Damit meinte er, dass wenn Nachbarländer wie etwa Deutschland oder Tschechien gerade den Lockdown verlängern und nicht lockern, es aus seiner Sicht „gefährlich“ sei, wenn Österreich in die andere Richtung gehen würde und womöglich die „Quelle neuer Infektionen“ darstelle, hatte Wagner am Vortag erklärt.
Es ist ganz wichtig, dass Home-Office eingeführt wird und auch verpflichtend gemacht wird. All diese Eltern können und sollten dann Kinder auch zu Hause betreuen.
Schonungslose Forderung von MedUni-Wien-Vizerektor Oswald Wagner
Eine klare, eindringliche Forderung richtete Vizerektor Wagner außerdem an die Politik, was die Einschränkung der Bewegungen der Bevölkerung angeht. Dazu sei es vor allem notwendig, Home-Office zur Pflicht zu machen (dort wo es möglich ist). Dies sei auch in Hinblick auf die Schulen und Kindergärten wichtig, wo derzeit teils deutlich über 50 Prozent der Kinder zur Betreuung anwesend sind. „Dass so viele Kinder in den Kindergärten und Schulen in Betreuung sind, hängt ja auch damit zusammen, dass die Eltern arbeiten gehen. Es ist ganz wichtig, dass Home-Office eingeführt wird und auch verpflichtend gemacht wird.

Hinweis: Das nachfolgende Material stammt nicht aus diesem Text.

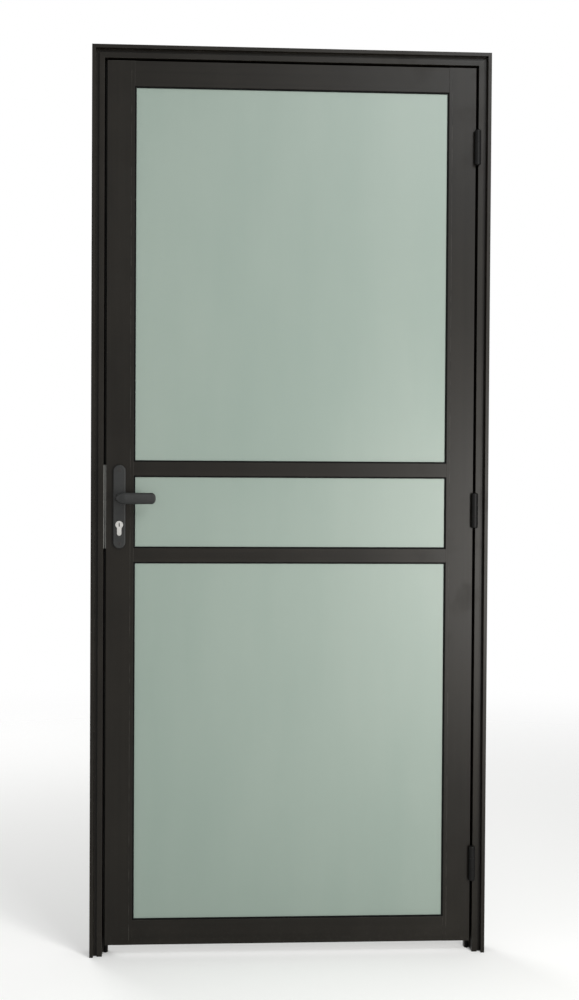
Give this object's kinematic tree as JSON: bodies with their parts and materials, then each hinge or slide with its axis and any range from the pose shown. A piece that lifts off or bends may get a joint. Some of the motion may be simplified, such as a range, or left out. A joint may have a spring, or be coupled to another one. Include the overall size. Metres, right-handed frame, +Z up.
{
  "type": "aluminium door",
  "caption": "Glazed aluminium door in its frame, with three frosted panes, two mid rails, lever handles, a mortise lock with a profile cylinder, and butt hinges.",
  "frame": {"origin": "on the floor, midway between the outer faces of the jambs and midway through the leaf", "axes": "+Z up, +X from the lock towards the hinges, -Y towards the side that the leaf opens to"},
  "size_m": [0.9, 0.136, 2.05],
  "materials": {
    "frame_coating": "satin dark bronze powder coat",
    "leaf_coating": "satin dark bronze powder coat",
    "handle_coating": "satin dark coat",
    "hinge_coating": "dark satin coat",
    "raw_aluminium": "mill finish",
    "lock_steel": "zinc plated and brushed",
    "screw_steel": "dark plated",
    "nickel": "satin nickel plate",
    "frosted_glass": "frosted pale sea green",
    "rubber": "matt black",
    "block_plastic": "matt"
  },
  "bodies": {
    "frame": {"lock_jamb": "frame_coating", "hinge_jamb": "frame_coating", "head": "frame_coating", "corner_cleats": "raw_aluminium", "lock_jamb_seal": "rubber", "hinge_jamb_seal": "rubber", "head_seal": "rubber", "strike_plate": "lock_steel", "strike_screws": "screw_steel", "hinge_frame_screws": "screw_steel", "hinge_pins": "hinge_coating", "hinge_top_frame_wing": "hinge_coating", "hinge_middle_frame_wing": "hinge_coating", "hinge_bottom_frame_wing": "hinge_coating"},
    "leaf": {"back_plate": "handle_coating", "bottom_rail": "leaf_coating", "cylinder_body": "nickel", "front_plate": "handle_coating", "hinge_bottom_leaf_wing": "hinge_coating", "hinge_leaf_screws": "screw_steel", "hinge_middle_leaf_wing": "hinge_coating", "hinge_stile": "leaf_coating", "hinge_top_leaf_wing": "hinge_coating", "lock_case": "lock_steel", "lock_cover": "lock_steel", "lock_faceplate": "lock_steel", "lock_screws": "screw_steel", "lock_stile": "leaf_coating", "lower_bead_bottom": "leaf_coating", "lower_bead_left": "leaf_coating", "lower_bead_right": "leaf_coating", "lower_bead_top": "leaf_coating", "lower_gaskets": "rubber", "lower_glass": "frosted_glass", "lower_mid_rail": "leaf_coating", "middle_bead_bottom": "leaf_coating", "middle_bead_left": "leaf_coating", "middle_bead_right": "leaf_coating", "middle_bead_top": "leaf_coating", "middle_gaskets": "rubber", "middle_glass": "frosted_glass", "plate_screws": "screw_steel", "rail_screws": "screw_steel", "setting_blocks": "block_plastic", "top_rail": "leaf_coating", "upper_bead_bottom": "leaf_coating", "upper_bead_left": "leaf_coating", "upper_bead_right": "leaf_coating", "upper_bead_top": "leaf_coating", "upper_gaskets": "rubber", "upper_glass": "frosted_glass", "upper_mid_rail": "leaf_coating"},
    "levers": {"front_lever": "handle_coating", "back_lever": "handle_coating", "spindle": "lock_steel", "follower": "lock_steel"},
    "latch": {"latch_bolt": "lock_steel"},
    "deadbolt": {"deadbolt": "lock_steel"},
    "plugs": {"cylinder_plugs": "nickel", "cylinder_cam": "nickel"}
  },
  "joints": [
    {"name": "door_swing", "type": "hinge", "parent": "frame", "child": "leaf", "pos_m": [0.419, -0.023, 1.013], "axis": [0, 0, 1], "range_deg": [0, 170]},
    {"name": "lever_turn", "type": "hinge", "parent": "leaf", "child": "levers", "pos_m": [-0.386, 0, 1.038], "axis": [0, 1, 0], "range_deg": [0, 40], "stiffness_Nm_per_rad": 1.5, "springref_deg": -20.05},
    {"name": "latch_slide", "type": "slide", "parent": "leaf", "child": "latch", "axis": [-1, 0, 0], "range_m": [0, 0.0095]},
    {"name": "key_turn", "type": "hinge", "parent": "leaf", "child": "plugs", "pos_m": [-0.386, 0, 0.978], "axis": [0, -1, 0], "range_deg": [0, 360]},
    {"name": "bolt_throw", "type": "slide", "parent": "leaf", "child": "deadbolt", "axis": [-1, 0, 0], "range_m": [0, 0.02]}
  ],
  "couplings": [
    {"joint": "key_turn", "follows": "bolt_throw", "rad_per_m": 314.15}
  ]
}
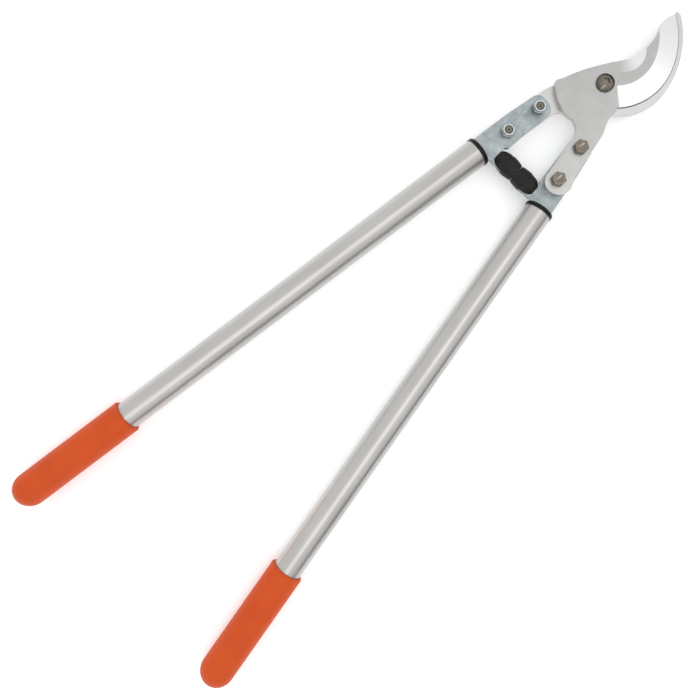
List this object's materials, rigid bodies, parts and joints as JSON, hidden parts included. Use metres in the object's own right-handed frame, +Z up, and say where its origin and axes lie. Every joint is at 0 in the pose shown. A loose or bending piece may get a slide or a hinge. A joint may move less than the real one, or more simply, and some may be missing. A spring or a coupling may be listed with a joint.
{
  "type": "bypass loppers",
  "caption": "Long-handled bypass loppers: a curved blade passes a curved hook on a bolted pivot, with tubular handles, round-ended grips and rubber bumpers.",
  "frame": {"origin": "under the middle of the whole tool, on the surface that it lies on", "axes": "+X towards the jaws, midway between the handles; +Y towards the handle that carries the hook; +Z up, along the pivot towards the bolt's head"},
  "size_m": [0.81, 0.2946, 0.035],
  "materials": {
    "hook_steel": "satin ground steel",
    "blade_steel": "satin steel with a brighter ground bevel",
    "tang_steel": "cloudy blue-grey zinc plating",
    "nickel": "polished nickel plating, warm grey",
    "zinc": "bright zinc plating",
    "nylon": "natural nylon",
    "bumper_rubber": "matt black moulded rubber",
    "collar_plastic": "satin black moulded plastic",
    "tube_aluminium": "satin anodised, drawn along the tube",
    "grip_vinyl": "orange vinyl, satin"
  },
  "bodies": {
    "hook_half": {"hook": "hook_steel", "pivot_bolt": "nickel", "pivot_washer": "zinc", "pivot_nut": "zinc", "pivot_nut_insert": "nylon", "hook_tang": "tang_steel", "hook_bumper": "bumper_rubber", "hook_collar": "collar_plastic", "hook_tube": "tube_aluminium", "hook_grip": "grip_vinyl", "hook_bolts": "nickel", "hook_nuts": "zinc", "hook_nut_inserts": "nylon"},
    "blade_half": {"blade": "blade_steel", "blade_tang": "tang_steel", "blade_bumper": "bumper_rubber", "blade_collar": "collar_plastic", "blade_tube": "tube_aluminium", "blade_grip": "grip_vinyl", "blade_bolts": "nickel", "blade_nuts": "zinc", "blade_nut_inserts": "nylon"}
  },
  "joints": [
    {"name": "jaw_pivot", "type": "hinge", "parent": "hook_half", "child": "blade_half", "pos_m": [0.2994, -0.0016, 0.0175], "axis": [0, 0, 1], "range_deg": [0, 60]}
  ]
}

All diese Eltern können und sollten dann Kinder auch zu Hause betreuen“, betonte der Experte.
Video: Experte Herwig Ostermann bei der Pressekonferenz
Video: Der Statistiker Erich Neuwirth wurde zugeschaltet
Auch Landeshauptleute überzeugt, dass keine Lockerungen kommen
Eine Entscheidung über die weitere Vorgangsweise soll seitens der Regierung am Sonntag verkündet werden. Bereits am Freitagabend wurde nach einem Gespräch zwischen Bundeskanzler Sebastian Kurz (ÖVP) und den Landeshauptleuten klar, dass es wohl zu keiner Aufweichung der Maßnahmen kommen wird. Nach dem Expertengespräch, zu dem auch die Landeshauptleute zugeschaltet waren, stand am Vormittag noch ein Gespräch mit den Sozialpartnern auf dem Plan, im Laufe des Tages soll es dann eine weitere Videokonferenz mit den Landeshauptleuten geben.